Laurie Garrison is an academic, writer and advocate of women writers. Having founded Women Writers School in 2016, she is currently working to create an online, international network of women writers as well as a suite of courses to help them develop and promote their work. She has previously held positions at Rutgers University, Royal Holloway and the University of Lincoln. Career highlights include seeing her academic publications reviewed in the TLS and shortlisted for the international ESSE award. Most recently, her #women_writers Twitter chat was described as ‘hearteningly radical’ by the Guardian Books Blog.

Summary of work

In her previous career as an academic, Laurie Garrison published widely on nineteenth century history and literature. Her two most important books are Science, Sexuality and Sensation Novels: Pleasures of the Senses (Palgrave, 2010), The Panorama (Pickering and Chatto, 2013). More recently, she self-published a manifesto for Women Writers School: Women Writers in the Twenty-First Century: How We Can Make Online Learning, Publishing and Marketing Work for Us. She is also in the midst of writing a piece of historical fiction about William Morris’ trek around Iceland in 1871, which was his much needed escape from Jane and Dante Gabriel Rossetti’s open affair.

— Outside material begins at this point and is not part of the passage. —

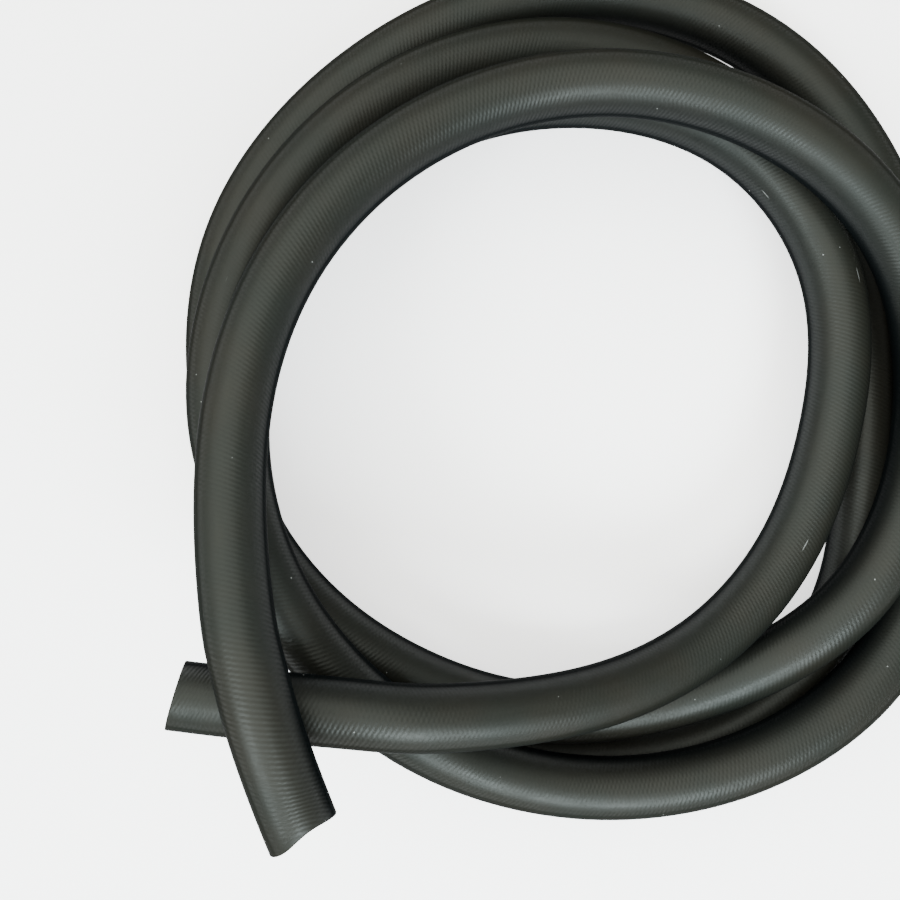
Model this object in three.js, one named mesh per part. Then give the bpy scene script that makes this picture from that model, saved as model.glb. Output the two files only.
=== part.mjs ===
// A loose coil of black rubber fuel hose: four turns lying over each other on the ground,
// with both cut ends left open at the front left. The bore runs through its whole length.
import * as THREE from "three";
import { NURBSCurve } from "three/addons/curves/NURBSCurve.js";

// Sizes in millimetres and degrees
const boreDiameter = 19;
const wallThickness = 3.75;
const cutSlant = 10.5;
const cutLean = 15;

// Detail of the swept surface
const outerSides = 12;
const boreSides = 10;
const stepsAlong = 170;

const hoseDiameter = boreDiameter + 2 * wallThickness;

// Route of the centreline. Angles are degrees round the coil from its right-hand side, seen from
// above, and radius and height are in hose diameters, so the coil keeps its shape when the hose
// gets thicker. The hose lies on the ground where the height is half a diameter.
const startOfRoute = [
  { angle: 212.7, radius: 7.09, height: 3.36 },
  { angle: 219, radius: 6.26, height: 3.46 },
  { angle: 234, radius: 5.1, height: 3.38 },
];
const firstTurnAngle = 240;
const pointsPerTurn = 12;
const turns = [
  {
    radius: [4.9, 4.32, 4.34, 4.46, 4.68, 5.62, 6.18, 6.12, 5.86, 5.6, 5.54, 5.46],
    height: [3.26, 2.46, 1.6, 1.14, 1.14, 1.3, 1.28, 1, 1.64, 2.08, 2.5, 2.64],
  },
  {
    radius: [5.66, 6.08, 6.58, 7.16, 6.64, 7.4, 8.34, 8.38, 7.68, 7.24, 6.24, 5.74],
    height: [2.2, 1.6, 1.56, 1.3, 0.48, 0.5, 0.54, 0.5, 0.5, 0.5, 0.5, 0.5],
  },
  {
    radius: [5.68, 5.96, 6.48, 6.26, 5.48, 6.34, 7.04, 7.22, 6.86, 6.48, 6.14, 5.46],
    height: [0.5, 0.5, 0.5, 0.5, 0.5, 0.5, 0.5, 0.78, 1.22, 1.36, 1.58, 1.54],
  },
  {
    radius: [4.96, 5.02, 5.2, 5.88, 6.26, 6.52, 6.04, 5.78, 5.44, 5.26, 5.24, 5.56],
    height: [1.34, 1, 0.92, 1.66, 1.46, 2.04, 2.48, 2.32, 2.6, 3.08, 3.54, 4.32],
  },
];
const endOfRoute = [
  { angle: 213, radius: 5.58, height: 4.34 },
  { angle: 222.5, radius: 6, height: 4.5 },
  { angle: 234.1, radius: 6.67, height: 4.38 },
];

const routePoint = ({ angle, radius, height }) =>
  new THREE.Vector3(
    radius * Math.cos(THREE.MathUtils.degToRad(angle)),
    radius * Math.sin(THREE.MathUtils.degToRad(angle)),
    height,
  ).multiplyScalar(hoseDiameter);

const circle = (diameter, sides) =>
  Array.from({ length: sides }, (_, i) => {
    const turn = (2 * Math.PI * i) / sides;
    return new THREE.Vector2(Math.cos(turn), Math.sin(turn)).multiplyScalar(diameter / 2);
  });

// The centreline: a smooth curve steered by the route points that starts and stops at the cut ends
const routePoints = [
  ...startOfRoute,
  ...turns.flatMap(({ radius, height }) =>
    radius.map((r, i) => ({
      angle: firstTurnAngle + (360 / pointsPerTurn) * i,
      radius: r,
      height: height[i],
    })),
  ),
  ...endOfRoute,
].map(routePoint);
const degree = 3;
const lastSpan = routePoints.length - degree;
const knots = Array.from({ length: routePoints.length + degree + 1 }, (_, i) =>
  THREE.MathUtils.clamp(i - degree, 0, lastSpan),
);
const centreline = new NURBSCurve(degree, knots, routePoints);
centreline.arcLengthDivisions = 10 * stepsAlong;

// The hose wall, swept along the centreline as a ring
const wall = new THREE.Shape(circle(hoseDiameter, outerSides));
wall.holes.push(new THREE.Path(circle(boreDiameter, boreSides).reverse()));
const hose = new THREE.ExtrudeGeometry(wall, {
  steps: stepsAlong,
  extrudePath: centreline,
  bevelEnabled: false,
});

// Both ends are cut askew: the outer side of the coil runs on past the inner side by the slant,
// and the underside past the top by the lean
const up = new THREE.Vector3(0, 0, 1);
const slope = (angle) => Math.tan(THREE.MathUtils.degToRad(angle));

function cutAskew(geometry, end, outward, outerSide) {
  const topSide = up.clone().projectOnPlane(outward).normalize();
  const position = geometry.getAttribute("position");
  const vertex = new THREE.Vector3();
  const offset = new THREE.Vector3();
  for (let i = 0; i < position.count; i += 1) {
    vertex.fromBufferAttribute(position, i);
    offset.subVectors(vertex, end);
    const onCut = offset.length() < 0.6 * hoseDiameter && Math.abs(offset.dot(outward)) < 0.1;
    if (onCut) {
      const longer = slope(cutSlant) * offset.dot(outerSide) - slope(cutLean) * offset.dot(topSide);
      vertex.addScaledVector(outward, longer);
      position.setXYZ(i, vertex.x, vertex.y, vertex.z);
    }
  }
}
const startOutward = centreline.getTangent(0).negate();
const endOutward = centreline.getTangent(1);
cutAskew(hose, centreline.getPoint(0), startOutward, startOutward.clone().cross(up).negate().normalize());
cutAskew(hose, centreline.getPoint(1), endOutward, endOutward.clone().cross(up).normalize());

// The origin is on the ground, under the middle of the coil
hose.computeBoundingBox();
const { min, max } = hose.boundingBox;
hose.translate(-(min.x + max.x) / 2, -(min.y + max.y) / 2, -min.z);
hose.computeVertexNormals();

const blackRubber = new THREE.MeshStandardMaterial({
  name: "hose_rubber",
  color: 0x34352f,
  roughness: 0.55,
  metalness: 0,
});
const fuelHose = new THREE.Mesh(hose, blackRubber);
fuelHose.name = "fuel_hose";

const part = new THREE.Group();
part.name = "fuel_hose_coil";
part.add(fuelHose);

export default part;
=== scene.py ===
import bpy
import math
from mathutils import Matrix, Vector


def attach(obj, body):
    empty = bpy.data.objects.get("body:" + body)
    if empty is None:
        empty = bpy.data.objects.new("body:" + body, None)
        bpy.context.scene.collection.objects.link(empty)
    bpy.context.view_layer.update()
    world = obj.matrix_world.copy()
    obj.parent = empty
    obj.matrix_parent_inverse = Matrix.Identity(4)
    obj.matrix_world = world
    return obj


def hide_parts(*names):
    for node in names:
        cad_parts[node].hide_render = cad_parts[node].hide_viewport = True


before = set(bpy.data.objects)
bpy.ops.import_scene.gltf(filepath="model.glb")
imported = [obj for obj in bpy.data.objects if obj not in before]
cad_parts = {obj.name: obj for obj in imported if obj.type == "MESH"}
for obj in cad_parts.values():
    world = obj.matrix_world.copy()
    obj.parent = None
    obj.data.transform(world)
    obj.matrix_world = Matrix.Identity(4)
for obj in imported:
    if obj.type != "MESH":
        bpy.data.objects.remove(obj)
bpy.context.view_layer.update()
print("frame loaded")

# sizes of the hose in metres and degrees
hoseSizes = {
    "boreDiameter": 0.019,
    "wall": 0.00375,
    "length": 3.98,
    "cutSlant": 10.5,
    "cutLean": 15,
    "cutReach": 0.024,  # how far from the end the cut's slant is spread
    "rimRadius": 0.0005,
    "rimWaviness": 0.001,  # of the front cut
    "rimSteps": 3,
    "ringSpacing": 0.006,
    "sidesAround": 40,
    "routeSteps": 1600,
}
hoseDiameter = hoseSizes["boreDiameter"] + 2 * hoseSizes["wall"]

# route of the centreline: degrees round the coil from its right, radius and height in hose diameters
coilRoute = {
    "middle": (-0.004655, -0.026976, -0.000086),  # middle of the turns, in metres
    "start": [(212.7, 7.09, 3.36), (219, 6.26, 3.46), (234, 5.1, 3.38)],
    "firstTurnAngle": 240,
    "radius": [
        [4.9, 4.32, 4.34, 4.46, 4.68, 5.62, 6.18, 6.12, 5.86, 5.6, 5.54, 5.46],
        [5.66, 6.08, 6.58, 7.16, 6.64, 7.4, 8.34, 8.38, 7.68, 7.24, 6.24, 5.74],
        [5.68, 5.96, 6.48, 6.26, 5.48, 6.34, 7.04, 7.22, 6.86, 6.48, 6.14, 5.46],
        [4.96, 5.02, 5.2, 5.88, 6.26, 6.52, 6.04, 5.78, 5.44, 5.26, 5.24, 5.56],
    ],
    "height": [
        [3.26, 2.46, 1.6, 1.14, 1.14, 1.3, 1.28, 1, 1.64, 2.08, 2.5, 2.64],
        [2.2, 1.6, 1.56, 1.3, 0.48, 0.5, 0.54, 0.5, 0.5, 0.5, 0.5, 0.5],
        [0.5, 0.5, 0.5, 0.5, 0.5, 0.5, 0.5, 0.78, 1.22, 1.36, 1.58, 1.54],
        [1.34, 1, 0.92, 1.66, 1.46, 2.04, 2.48, 2.32, 2.6, 3.08, 3.54, 4.32],
    ],
    "end": [(213, 5.58, 4.34), (222.5, 6, 4.5), (234.1, 6.67, 4.38)],
}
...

Summary of work I’d like to do

Through the ILS, I am hoping to be able to expand my work on two projects. One is a network of women writers intended to facilitate sharing and mutual promotion of work. Ideally, I’d like this network to help remedy the problem of isolation and fragmentation of the current online presence of women writers. The other is research for an expanded, book-length version of my manifesto: I’m keen to meet other women writers who have benefited significantly from their online presence or who use the online world to support the work of other women writers.